With all due respect to Mr. Daniels, the moderators of these debates, with the exception of the CNBC one, didn't need to do much plumbing with any of these candidates. They came pre-plumbed and loaded for bear. From Donald Trump's affinity for the internment camps of World War II to Ted Cruz calling for carpet bombing an entire country into the stone age to Chris Christie saying he would be prepared to start World War III, each of the GOP candidates has done their damnedest to one up each other without anyone's help. Even the first Fox News debate was little more than a dress rehearsal for the remake of Animal House. Face it, these candidates know who their target audience is and where their bread is buttered, and that is no one else's fault but the Republican Party's for allowing itself to be dragged so far over to the right that it has to look left just to find the right margin.

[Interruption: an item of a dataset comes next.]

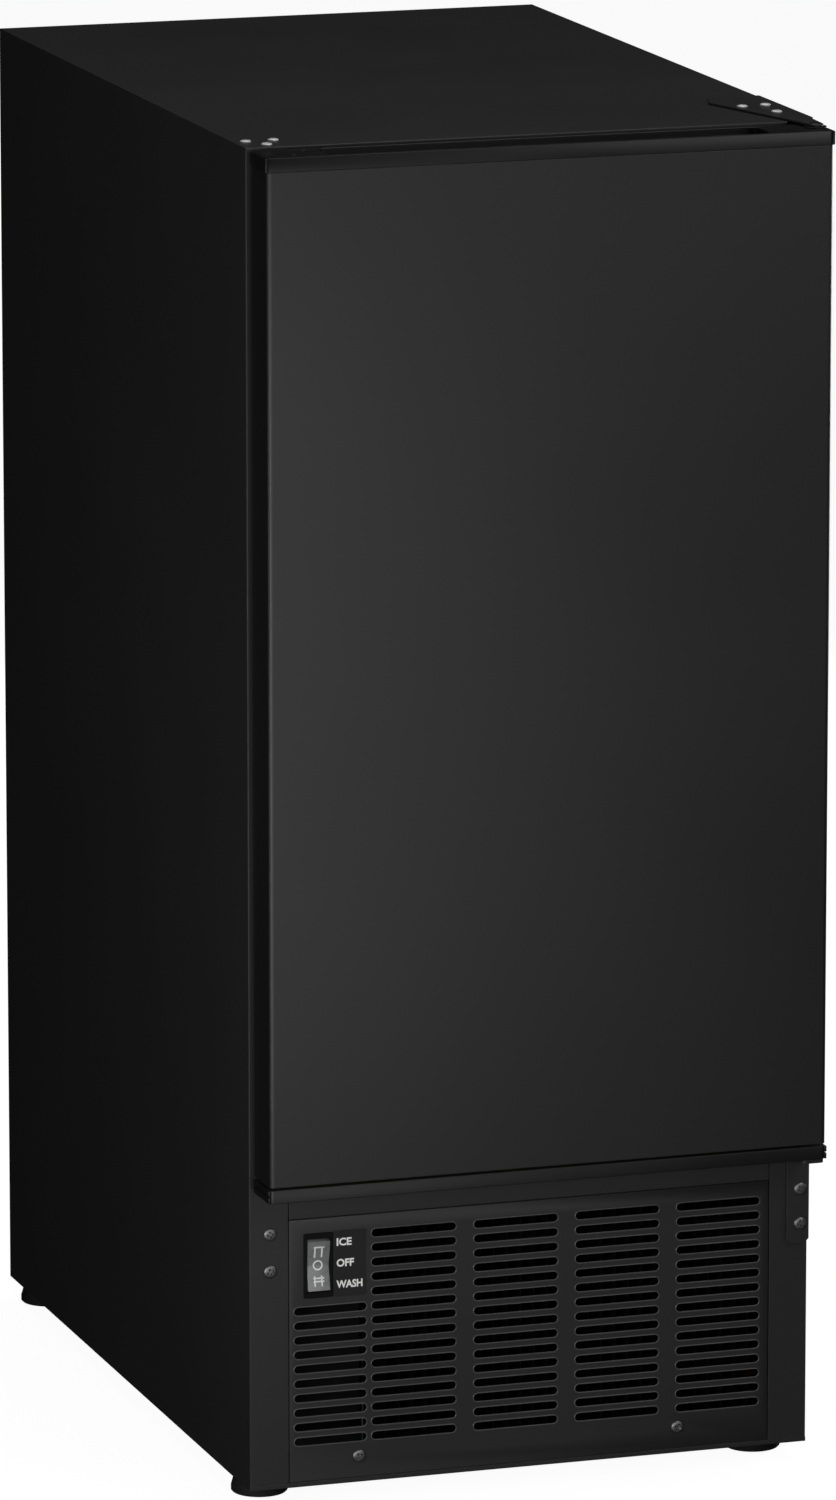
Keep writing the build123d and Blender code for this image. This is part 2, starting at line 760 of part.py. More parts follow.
with BuildPart() as line_sleeves:
    for x, y in sleeve_spots:
        rod((x, y, compartment_top), (0, 0, 1), sleeve_radius, bin_floor - compartment_top)
        rod((x, y, bin_floor), (0, 0, 1), sleeve_radius + 2, 2)
    for x, radius in ((riser_x, line_radius), (supply_x, line_radius), (suction_x, serpentine_radius)):
        with Locations((x, line_y, compartment_top)):
            Cylinder(radius + seat_clearance, 8 * foam_bottom, mode=Mode.SUBTRACT)
finish(line_sleeves.part, "line_sleeves")

valve_x = compressor_x - 75.0
valve_y = compressor_front - 52.0
valve_z = 150.0
valve_body = 14.0
with BuildPart() as hot_gas_valve:
    rod((valve_x - valve_body, valve_y, valve_z), (1, 0, 0), 7, 2 * valve_body)
    rod((valve_x, valve_y, valve_z), (0, 0, 1), 6, 44)
    block((valve_x - 13, valve_x + 13), (valve_y - 14, valve_y + 14), (valve_z + 10, valve_z + 36))
    fillet(hot_gas_valve.edges().filter_by(Axis.Z).filter_by(GeomType.LINE), 2)
finish(hot_gas_valve.part, "hot_gas_valve")

hot_gas_offset = 20.0
hot_gas_x = compressor_x - hot_gas_offset
hot_gas_y = compressor_y - compressor_short * math.sqrt(1 - (hot_gas_offset / compressor_long) ** 2) - 0.7
with BuildPart() as hot_gas_lines:
    add(
        pipe(
            [
                (hot_gas_x, hot_gas_y, valve_z),
                (hot_gas_x, valve_y, valve_z),
                (valve_x + valve_body, valve_y, valve_z),
            ],
            line_radius,
            [bend],
        )
    )
    add(
        pipe(
            [
                (valve_x - valve_body, valve_y, valve_z),
                (inlet_x + 20, valve_y, valve_z),
                (inlet_x + 20, riser_turn_y, valve_z),
                (riser_x + line_radius, riser_turn_y, valve_z),
            ],
            line_radius,
            [bend, bend],
        )
    )
finish(hot_gas_lines.part, "hot_gas_lines")

# ================================================================ water and electrics
valve_width = 30.0
valve_depth = 34.0
with BuildPart() as water_inlet_valve:
    block(
        (inlet_x - valve_width / 2, inlet_x + valve_width / 2),
        (service_y - valve_depth, service_y - 3),
        (inlet_z - 16, inlet_z + 16),
    )
    fillet(water_inlet_valve.edges().filter_by(Axis.Y), 4)
    block((inlet_x - 19, inlet_x + 19), (service_y - 3, service_y), (inlet_z - 20, inlet_z + 20))
    rod((inlet_x, service_y, inlet_z), (0, 1, 0), inlet_radius, 20)
    chamfer(water_inlet_valve.edges().group_by(Axis.Y)[-1], 1)
    rod((inlet_x, service_y + sheet, inlet_z), (0, 1, 0), inlet_radius + 2, stub_collar)
    rod((inlet_x, service_y + 4, inlet_z), (0, 1, 0), 8, 17, mode=Mode.SUBTRACT)
    rod((supply_x, line_y, inlet_z + 16), (0, 0, 1), 6, 6)
finish(water_inlet_valve.part, "water_inlet_valve")

trough_left = plate_left - 8.0
trough_right = plate_right + 72.0
trough_front = plate_front_y - 22.0
trough_back = plate_back_y + 38.0
trough_top = plate_bottom - 34.0
trough_bottom = trough_top - 46.0
trough_wall = 2.5
pump_x = plate_right + 45.0
pump_y = plate_back_y - 5.0
impeller_radius = 13.0
casing_radius = 17.0
casing_bottom = trough_bottom + 4
casing_height = 16.0
motor_bottom = plate_bottom
motor_can = 22.0
motor_can_height = 56.0
pump_column = 7.0
pump_shaft = 2.5
feed_y = pump_y + 28.0
distributor_front = plate_front_y - 14.0
distributor_back = plate_back_y + 2.0
distributor_low = plate_top + 6.0
distributor_high = distributor_low + 14.0
distributor_z = (distributor_low + distributor_high) / 2
spill_x = plate_left + 6.0
spill_z = plate_bottom - 24.0

with BuildPart() as water_tubes:
    add(
        pipe(
            [
                (supply_x, line_y, inlet_z + 22),
                (supply_x, line_y, spill_z),
                (supply_x, feed_y, spill_z),
                (spill_x, feed_y, spill_z),
                (spill_x, feed_y, spill_z - 20),
            ],
            line_radius,
            [bend, 8, 8],
        )
    )
    add(
        pipe(
            [
                (pump_x, pump_y + casing_radius, casing_bottom + 8),
                (pump_x, feed_y, casing_bottom + 8),
                (pump_x, feed_y, distributor_z),
                (pump_x, (distributor_front + distributor_back) / 2, distributor_z),
                (plate_right + 5, (distributor_front + distributor_back) / 2, distributor_z),
            ],
            line_radius,
            [5, bend, bend],
        )
    )
finish(water_tubes.part, "water_tubes")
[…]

Daniels says that "preconditioned ideas, without reason, are a dangerous thing." Point taken. But so are one-sided arguments masquerading as a call for reasonableness. If we are ever to climb out of the enormous hole we've dug for ourselves, we must first realize that, yes, people have a right to agree to disagree, but then we must stop kidding ourselves about the systemic causes of how we got so royally screwed up in the first place.
When that happens, the common ground and civil discourse that Charlie Daniels says is missing will return.